India prepares for 16th general elections. Image by Reporter#24728. Copyright Demotix (6/4/2014)

India represents the largest democracy in the world. The country has an asymmetric federal government, with elected officials at the federal, state and local levels. The head of government, the prime minister, is elected by the members of Lok Sabha, the lower house of parliament. Lok Sabha members are elected every five years, and this year's Lok Sabha elections, otherwise known as the Indian general elections 2014, kicks off today, April 7, 2014.

The world's biggest elections are scheduled to run until 12 May 2014 in nine phases, during which voting will take place at about 930,000 polling stations throughout all the 543 parliamentary constituencies of India. The results will be declared on 16 May 2014.

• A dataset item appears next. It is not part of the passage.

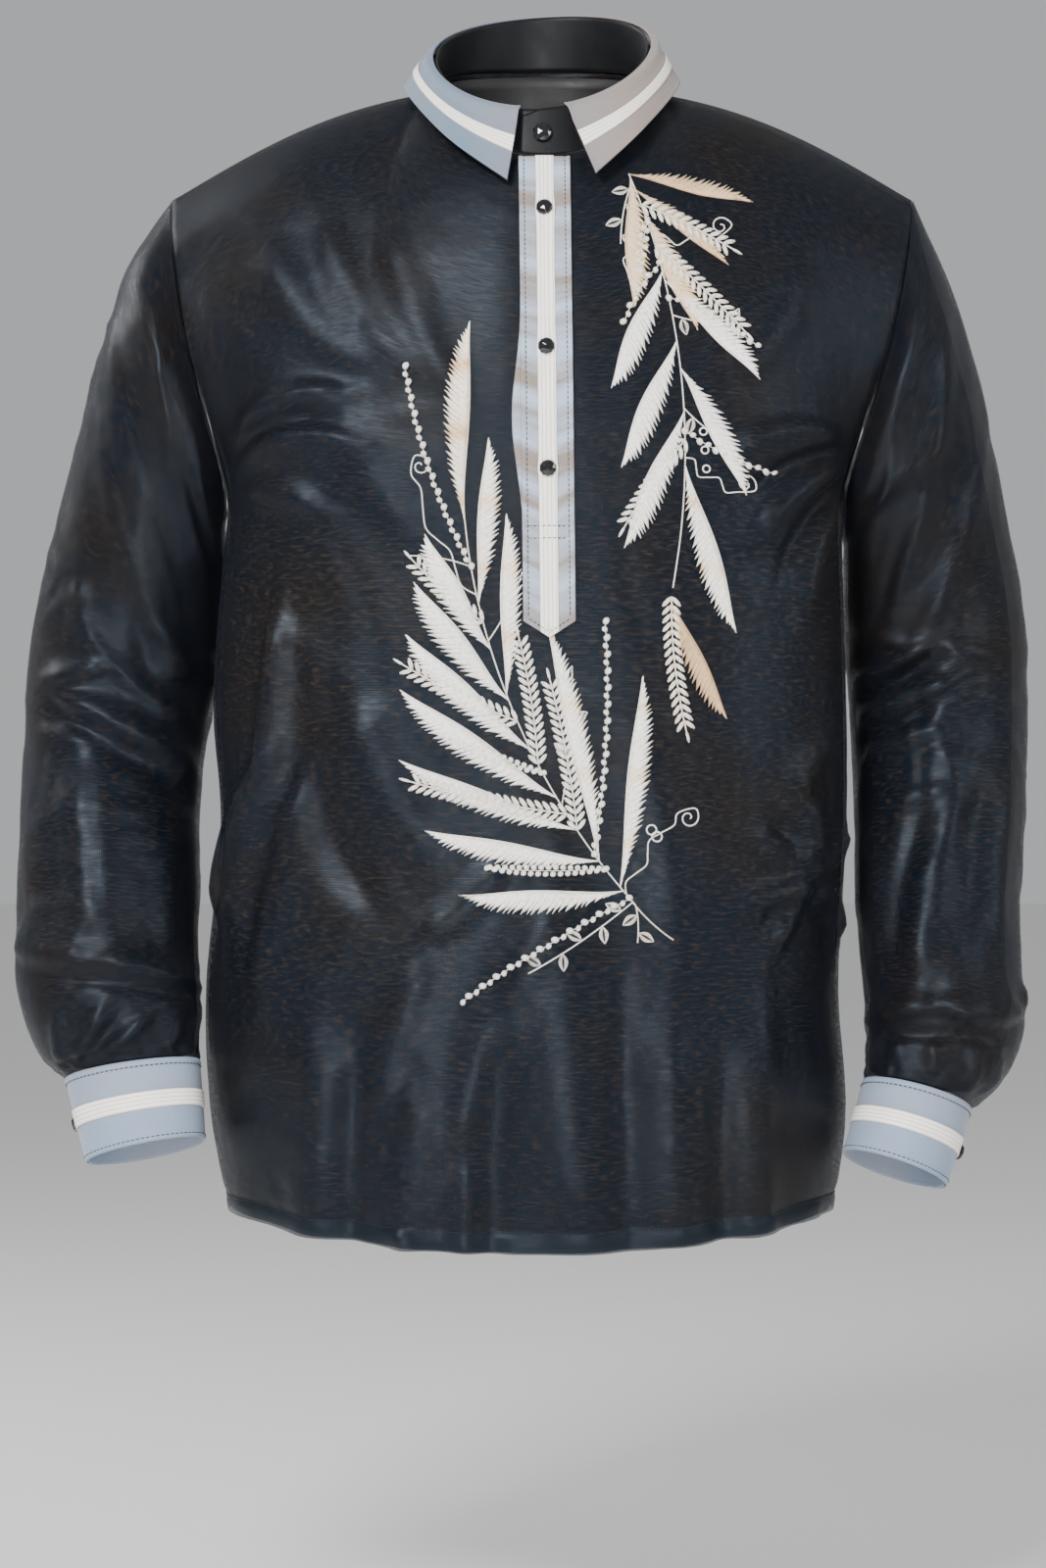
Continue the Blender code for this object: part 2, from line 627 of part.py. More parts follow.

There are about 814.5 million voters, the most in the world, and nearly 100 million newly eligible voters have been added since the previous elections. The participating political parties are expected to spend about 5 billion US dollars on campaigns, the second highest in the world after the US elections. More than 10 million officials including security forces will be deployed and 1.4 million electronic voting machines will be used for the election. But there are still challenges for people with disabilities to participate in the elections due to lack of accessibility infrastructure.

The actors

The main contest is between the National Democratic Alliance (NDA), United Progressive Alliance (UPA) and the Third Front. However, the main rivalry in this election will be between Narendra Modi, candidate for prime minister from the Bharatiya Janata Party-led National Democratic Alliance, and Rahul Gandhi, the vice president of the Indian National Congress party and the chairperson of the Indian Youth Congress and the National Students Union of India.

The Bharatiya Janata Party (BJP), led by Hindu nationalist Modi, and its allies are forecast to win in majority of the constituencies, leaving behind the incumbent Congress party and its allies.

The elections are not without controversy. Modi is accused of failing to stop or even encouraging anti-Muslim riots in 2002 in the state of Gujarat, where he was chief minister. At least 1,000 people died in the violence, most of them Muslims. Modi denies the charges.

Almost one-fifth of candidates in India's upcoming general elections face criminal charges including rape, murder and extortion. Religious violence has been predicted during the elections.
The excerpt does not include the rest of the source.